A block of data
— BEGIN —

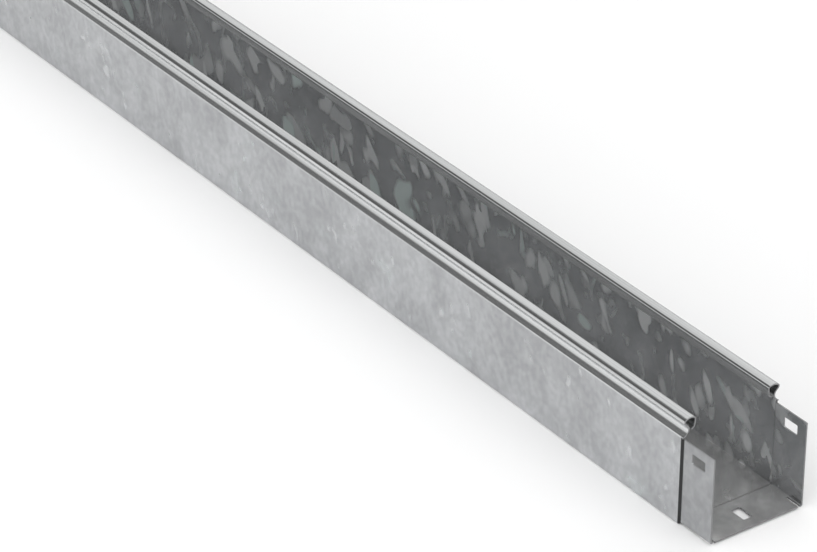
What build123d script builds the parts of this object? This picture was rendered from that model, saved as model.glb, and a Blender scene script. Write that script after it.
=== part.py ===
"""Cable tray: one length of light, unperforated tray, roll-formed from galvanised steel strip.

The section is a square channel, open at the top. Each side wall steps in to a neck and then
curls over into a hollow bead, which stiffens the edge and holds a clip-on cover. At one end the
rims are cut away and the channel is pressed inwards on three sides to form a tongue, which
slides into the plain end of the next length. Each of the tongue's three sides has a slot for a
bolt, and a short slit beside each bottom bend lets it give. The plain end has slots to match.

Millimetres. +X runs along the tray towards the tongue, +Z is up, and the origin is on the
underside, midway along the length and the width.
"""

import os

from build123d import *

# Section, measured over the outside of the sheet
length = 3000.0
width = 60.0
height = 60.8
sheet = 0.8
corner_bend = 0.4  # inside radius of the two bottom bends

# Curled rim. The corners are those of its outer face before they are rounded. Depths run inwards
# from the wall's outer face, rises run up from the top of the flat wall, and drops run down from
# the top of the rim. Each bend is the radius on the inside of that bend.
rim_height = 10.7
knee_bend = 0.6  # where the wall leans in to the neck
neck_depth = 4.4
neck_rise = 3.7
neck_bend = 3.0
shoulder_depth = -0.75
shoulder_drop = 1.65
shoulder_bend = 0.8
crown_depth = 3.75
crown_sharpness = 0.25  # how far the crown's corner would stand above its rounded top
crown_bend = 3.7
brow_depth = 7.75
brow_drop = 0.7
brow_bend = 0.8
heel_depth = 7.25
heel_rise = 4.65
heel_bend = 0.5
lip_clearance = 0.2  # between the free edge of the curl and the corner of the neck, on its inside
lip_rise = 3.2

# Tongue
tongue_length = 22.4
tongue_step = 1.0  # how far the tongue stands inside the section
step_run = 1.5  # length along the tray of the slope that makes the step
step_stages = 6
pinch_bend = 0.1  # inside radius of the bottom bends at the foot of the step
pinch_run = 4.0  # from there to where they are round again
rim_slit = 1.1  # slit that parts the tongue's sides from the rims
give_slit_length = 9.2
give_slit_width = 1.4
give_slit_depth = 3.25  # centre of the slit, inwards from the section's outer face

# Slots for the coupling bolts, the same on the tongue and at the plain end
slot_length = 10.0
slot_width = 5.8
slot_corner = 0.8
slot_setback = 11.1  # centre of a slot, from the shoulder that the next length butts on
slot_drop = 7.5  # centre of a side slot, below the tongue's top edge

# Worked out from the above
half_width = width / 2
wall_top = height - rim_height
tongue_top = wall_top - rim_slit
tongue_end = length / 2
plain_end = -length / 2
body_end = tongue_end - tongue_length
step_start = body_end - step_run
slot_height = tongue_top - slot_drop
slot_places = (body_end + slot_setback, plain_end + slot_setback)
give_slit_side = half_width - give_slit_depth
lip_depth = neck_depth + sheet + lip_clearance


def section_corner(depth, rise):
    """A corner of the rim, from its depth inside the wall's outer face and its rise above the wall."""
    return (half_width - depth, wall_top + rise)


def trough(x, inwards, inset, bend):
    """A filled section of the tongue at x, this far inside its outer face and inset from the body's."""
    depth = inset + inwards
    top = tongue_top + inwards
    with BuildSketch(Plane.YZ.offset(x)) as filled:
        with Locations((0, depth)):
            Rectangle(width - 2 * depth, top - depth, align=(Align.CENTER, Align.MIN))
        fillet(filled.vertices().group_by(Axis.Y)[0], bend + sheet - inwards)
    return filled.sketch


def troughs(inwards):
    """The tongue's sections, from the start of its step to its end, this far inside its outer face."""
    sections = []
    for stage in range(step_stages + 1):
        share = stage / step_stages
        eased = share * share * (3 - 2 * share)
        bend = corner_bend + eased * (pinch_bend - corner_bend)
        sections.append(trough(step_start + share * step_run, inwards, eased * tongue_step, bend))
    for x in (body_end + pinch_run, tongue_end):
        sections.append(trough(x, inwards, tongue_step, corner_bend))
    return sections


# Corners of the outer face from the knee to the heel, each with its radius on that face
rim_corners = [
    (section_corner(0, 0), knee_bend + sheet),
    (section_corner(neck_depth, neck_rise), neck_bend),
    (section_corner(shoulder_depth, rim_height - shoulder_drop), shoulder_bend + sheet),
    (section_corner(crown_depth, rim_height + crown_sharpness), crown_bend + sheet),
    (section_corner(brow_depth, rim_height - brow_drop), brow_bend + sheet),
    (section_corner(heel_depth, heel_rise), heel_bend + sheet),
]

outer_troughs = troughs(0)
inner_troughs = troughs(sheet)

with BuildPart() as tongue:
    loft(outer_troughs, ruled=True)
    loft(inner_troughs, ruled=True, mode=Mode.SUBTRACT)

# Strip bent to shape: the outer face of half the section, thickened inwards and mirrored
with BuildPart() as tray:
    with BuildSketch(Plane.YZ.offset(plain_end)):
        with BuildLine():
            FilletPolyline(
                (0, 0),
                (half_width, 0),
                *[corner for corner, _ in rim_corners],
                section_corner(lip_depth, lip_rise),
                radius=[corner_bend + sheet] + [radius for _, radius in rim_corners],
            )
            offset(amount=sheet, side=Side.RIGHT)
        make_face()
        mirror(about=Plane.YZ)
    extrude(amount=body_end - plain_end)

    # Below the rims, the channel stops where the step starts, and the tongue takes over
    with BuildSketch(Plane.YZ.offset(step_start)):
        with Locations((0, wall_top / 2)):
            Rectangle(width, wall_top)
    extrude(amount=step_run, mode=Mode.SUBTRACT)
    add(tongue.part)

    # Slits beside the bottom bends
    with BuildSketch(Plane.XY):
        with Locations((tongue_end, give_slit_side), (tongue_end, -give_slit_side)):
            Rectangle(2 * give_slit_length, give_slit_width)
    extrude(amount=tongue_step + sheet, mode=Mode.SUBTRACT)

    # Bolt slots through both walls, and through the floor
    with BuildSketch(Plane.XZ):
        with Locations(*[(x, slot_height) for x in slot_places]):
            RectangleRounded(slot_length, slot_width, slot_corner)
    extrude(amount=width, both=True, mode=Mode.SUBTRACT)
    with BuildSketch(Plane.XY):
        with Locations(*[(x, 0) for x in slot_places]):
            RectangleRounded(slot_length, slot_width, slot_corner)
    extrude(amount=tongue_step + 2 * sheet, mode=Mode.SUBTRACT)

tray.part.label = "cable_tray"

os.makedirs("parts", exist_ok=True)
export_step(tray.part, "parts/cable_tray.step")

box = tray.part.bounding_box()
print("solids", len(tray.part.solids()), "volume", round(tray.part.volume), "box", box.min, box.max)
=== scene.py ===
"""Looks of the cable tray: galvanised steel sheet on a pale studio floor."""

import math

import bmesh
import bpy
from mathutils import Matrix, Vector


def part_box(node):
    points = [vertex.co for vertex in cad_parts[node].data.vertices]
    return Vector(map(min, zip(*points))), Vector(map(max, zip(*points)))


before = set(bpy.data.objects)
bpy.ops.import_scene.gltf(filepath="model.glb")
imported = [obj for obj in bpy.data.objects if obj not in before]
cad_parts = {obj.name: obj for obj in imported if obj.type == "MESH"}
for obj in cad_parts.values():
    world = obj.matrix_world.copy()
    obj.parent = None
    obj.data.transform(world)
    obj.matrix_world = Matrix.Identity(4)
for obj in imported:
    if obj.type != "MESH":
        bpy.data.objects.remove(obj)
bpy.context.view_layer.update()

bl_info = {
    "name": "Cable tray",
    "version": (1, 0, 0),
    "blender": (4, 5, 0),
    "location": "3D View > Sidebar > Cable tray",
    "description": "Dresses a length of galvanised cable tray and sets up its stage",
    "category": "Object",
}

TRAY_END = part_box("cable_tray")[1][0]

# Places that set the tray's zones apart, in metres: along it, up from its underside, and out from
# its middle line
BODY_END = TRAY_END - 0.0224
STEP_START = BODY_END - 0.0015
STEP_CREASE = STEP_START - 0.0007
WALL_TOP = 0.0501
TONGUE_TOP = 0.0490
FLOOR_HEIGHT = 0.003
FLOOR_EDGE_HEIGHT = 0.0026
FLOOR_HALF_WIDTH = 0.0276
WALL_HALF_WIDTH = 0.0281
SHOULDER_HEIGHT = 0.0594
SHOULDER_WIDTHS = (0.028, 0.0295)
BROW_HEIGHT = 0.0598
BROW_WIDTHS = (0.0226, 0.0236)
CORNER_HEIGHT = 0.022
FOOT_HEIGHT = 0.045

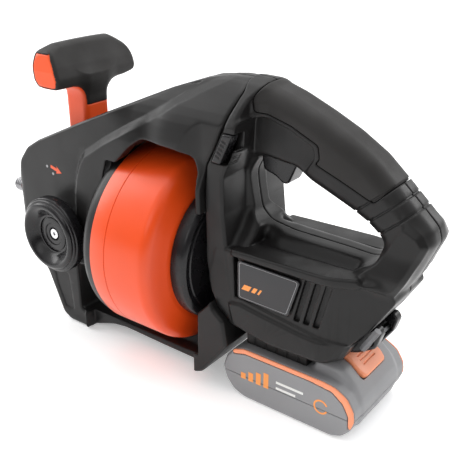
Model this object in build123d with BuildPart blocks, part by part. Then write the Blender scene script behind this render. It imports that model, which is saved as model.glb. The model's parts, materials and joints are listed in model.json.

— END —

### Problem requirements:
Start with the line that holds "world = obj.matrix_world.copy()" and finish with the line that holds "bpy.context.view_layer.update()". Transcribe each line in between exactly, and those two as well.

### The solution:
    world = obj.matrix_world.copy()
    obj.parent = None
    obj.data.transform(world)
    obj.matrix_world = Matrix.Identity(4)
for obj in imported:
    if obj.type != "MESH":
        bpy.data.objects.remove(obj)
bpy.context.view_layer.update()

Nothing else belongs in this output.